What is perhaps less obviously significant is the treatment of art as a kind of language game. ``Rhapsody" is a field of free-floating signifiers that relate to one another more than to anything in the real world. It's not irrelevant to note that semiotics -- the quasi-scientific study of signs -- began decisively to influence academic thinking and writing about art around the time that Bartlett was working on her magnum opus.

Bartlett completed ``Rhapsody" long before the advent of the personal computer and the Web, but in its play with ungrounded signifiers it anticipates a world in which machine-mediated virtual realities increasingly substitute for old-fashioned natural and concrete experience. (Seeing it in photographic reproduction, you could mistake it for a huge computer printout.)

The world as projected in the works of many artists who came of age after ``Rhapsody" is a mediated world made up of movies, TV shows, pop songs, art reproductions, magazines, clothing brands, computer downloads, and countless other sorts of consumer products. For many artists the purpose of art has become to juxtapose and manipulate cultural signs lifted from the capitalist marketplace in ironic, semiotically sophisticated, and subversive ways.

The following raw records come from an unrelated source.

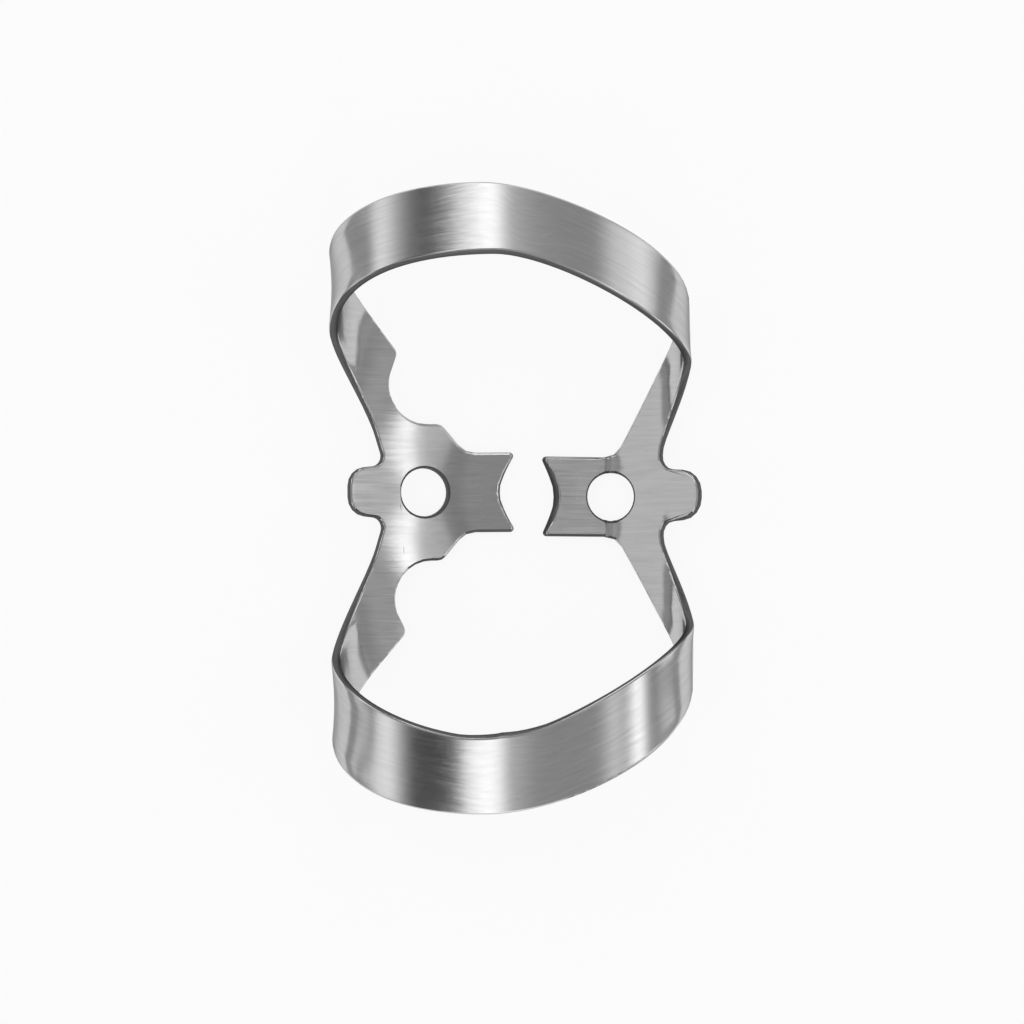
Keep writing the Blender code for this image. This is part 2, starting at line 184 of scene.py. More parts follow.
# The studio as the steel mirrors it, alike on both sides of the clamp. Each panel or dark flag reaches
# from one azimuth to another, counted from +X, and from one zenith angle to another, with soft borders
# of its own. Angles are in degrees, and a panel covers those before it.
Panel = namedtuple("Panel", "start start_soft end end_soft high low zenith_soft grey")
WALL_GREY = 0.39
PANELS = (
    Panel(start=-2, start_soft=2, end=10, end_soft=6, high=13, low=29, zenith_soft=8, grey=0.25),
    Panel(start=7, start_soft=3, end=18, end_soft=10, high=35, low=48, zenith_soft=6, grey=1.4),
    Panel(start=-2, start_soft=2, end=7, end_soft=4, high=31, low=41, zenith_soft=5, grey=0.15),
    Panel(start=-2, start_soft=2, end=5.8, end_soft=2, high=42, low=49, zenith_soft=3, grey=2.9),
    Panel(start=13, start_soft=10, end=39, end_soft=10, high=56, low=74, zenith_soft=5, grey=1.4),
    Panel(start=151, start_soft=10, end=182, end_soft=2, high=55, low=69, zenith_soft=6, grey=0.82),
    Panel(start=90, start_soft=4, end=129, end_soft=16, high=57, low=77, zenith_soft=5, grey=1.25),
    Panel(start=90, start_soft=4, end=150, end_soft=18, high=26, low=57, zenith_soft=5, grey=1.3),
    Panel(start=68, start_soft=16, end=94, end_soft=4, high=40, low=92, zenith_soft=8, grey=0.63),
    Panel(start=92.3, start_soft=2.5, end=109, end_soft=22, high=57, low=96, zenith_soft=5, grey=0.1),
    Panel(start=92.9, start_soft=2.5, end=121, end_soft=22, high=14, low=57, zenith_soft=5, grey=0.05),
    Panel(start=81.5, start_soft=12, end=92.3, end_soft=2.5, high=57, low=96, zenith_soft=4, grey=1.95),
    Panel(start=82, start_soft=12, end=93.1, end_soft=2.5, high=30, low=57, zenith_soft=4, grey=2.05),
)


class ClampSteel(bpy.types.PropertyGroup):
    """Sizes and colours of the steel."""

    colour: bpy.props.FloatVectorProperty(
        name="Steel", description="Colour of the ground faces",
        subtype="COLOR", size=4, min=0, max=1, default=(0.56, 0.56, 0.565, 1),
    )
    rounding_colour: bpy.props.FloatVectorProperty(
        name="Rounding", description="Colour of the tumbled roundings beside the cut edges",
        subtype="COLOR", size=4, min=0, max=1, default=(0.62, 0.62, 0.62, 1),
    )
    # The sheared edges are duller steel, and their near-black colour is partly painted shade; it also paints
    # shade on the lower roundings
    cut_and_shade_colour: bpy.props.FloatVectorProperty(
        name="Cut edge", description="Colour of the sheared edges",
        subtype="COLOR", size=4, min=0, max=1, default=(0.13, 0.13, 0.13, 1),
    )
    roughness: bpy.props.FloatProperty(
        name="Roughness", description="Roughness of the ground faces", min=0, max=1, default=0.2,
    )
    rounding_roughness: bpy.props.FloatProperty(
        name="Rounding roughness", description="Roughness of the roundings", min=0, max=1, default=0.16,
    )
    cut_roughness: bpy.props.FloatProperty(
        name="Cut roughness", description="Roughness of the cut edges", min=0, max=1, default=0.34,
    )
    line_spacing: bpy.props.FloatProperty(
        name="Line spacing", description="Distance between grinding lines",
        subtype="DISTANCE", unit="LENGTH", default=0.05 * MM,
    )
    line_length: bpy.props.FloatProperty(
        name="Line length", description="Length of a grinding line",
        subtype="DISTANCE", unit="LENGTH", default=2.5 * MM,
    )
    line_depth: bpy.props.FloatProperty(
        name="Line depth", description="Depth of the grinding lines",
        subtype="DISTANCE", unit="LENGTH", default=0.0005 * MM,
    )
    line_pitch: bpy.props.FloatProperty(
        name="Line pitch", description="How far the grinding lines tip along their way",
        subtype="ANGLE", unit="ROTATION", default=math.radians(1.1),
    )
    smooth_angle: bpy.props.FloatProperty(
        name="Smooth angle", description="Faces that meet at less than this angle shade as one",
        subtype="ANGLE", unit="ROTATION", default=math.radians(50),
    )


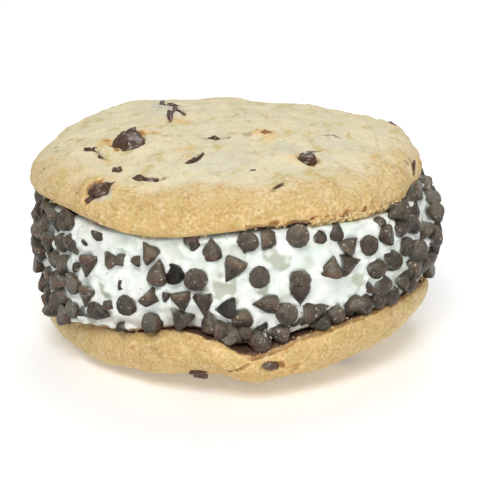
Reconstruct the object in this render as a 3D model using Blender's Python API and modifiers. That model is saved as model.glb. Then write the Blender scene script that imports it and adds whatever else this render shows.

But the play with empty signifiers can also breed a too-predictable cynicism. Nothing means anything more than anything else, and all culture starts to appear vacuous. As the art historian Brenda Richardson relates in her richly informative catalog essay, Bartlett went on to deal in her art with more complex and personal experiences, including recovered memories of early adolescent sexual abuse. Whether or not that made for better art, it does suggest a hunger for an art of more humanly real substance. When ``Rhapsody" first appeared, though, it opened up an exhilarating new universe of aesthetic and conceptual possibilities. At 30, it still gives off infectiously adventurous vibrations.